On Friday morning, we went out with the club outriggers. These canoes were manufactured by Clipper Canoes. A pure pleasure to paddle! We were very grateful for the opportunity and the fact that the group decided to paddle despite the conditions. In the afternoon, we went to Ed and Joy's home. Ed is an accomplished artist and his works are magnificent. I could have spent hours and hours losing myself in his paintings. His technique is very interesting and I love his style. Go to his website to see his works: http://edhillart.com/.
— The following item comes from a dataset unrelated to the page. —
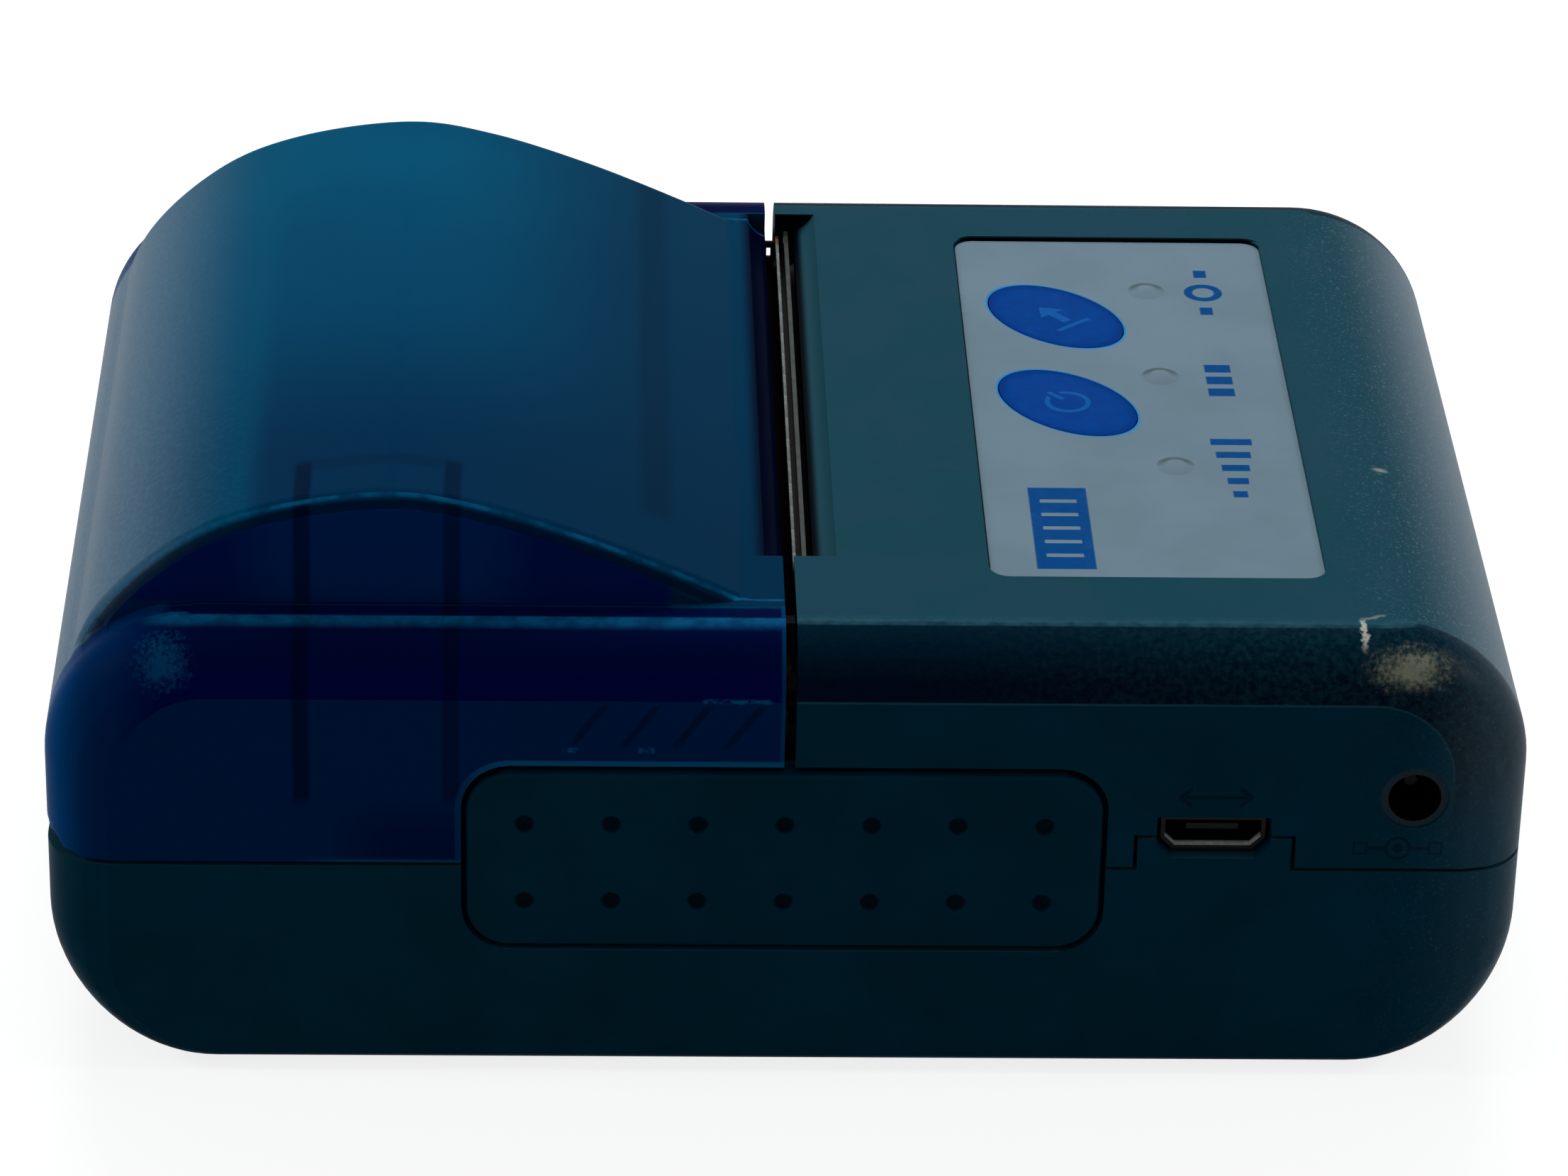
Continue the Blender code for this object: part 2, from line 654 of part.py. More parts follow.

In the evening, we were invited to Noelline and André's, a couple from Quebec who moved to British Columbia many many years ago. Noelline is also a teacher at the Ecole du Pacifique in Sechelt and is a colleague of Julie. What a delicious supper and, above all, what a pleasure we had! It was funny to feel ourselves among friends in Quebec, while we were here on the Pacific coast.
On Saturday morning, Kathy had already planned a big breakfast for my birthday. What beautiful attention! She had even prepared a birthday cake for the evening (as we left Gibsons in the morning) with candles and matches. Kathy is a very caring person and she has a huge heart.
On Saturday, we still could not paddle. Before leaving Gibson's, the members of the club (that we met on Thursday night) came to say goodbye and to give us gifts. We felt spoiled and greatly welcomed. Ed and Joy took us to the ferry. Donna was with us also, before our departure.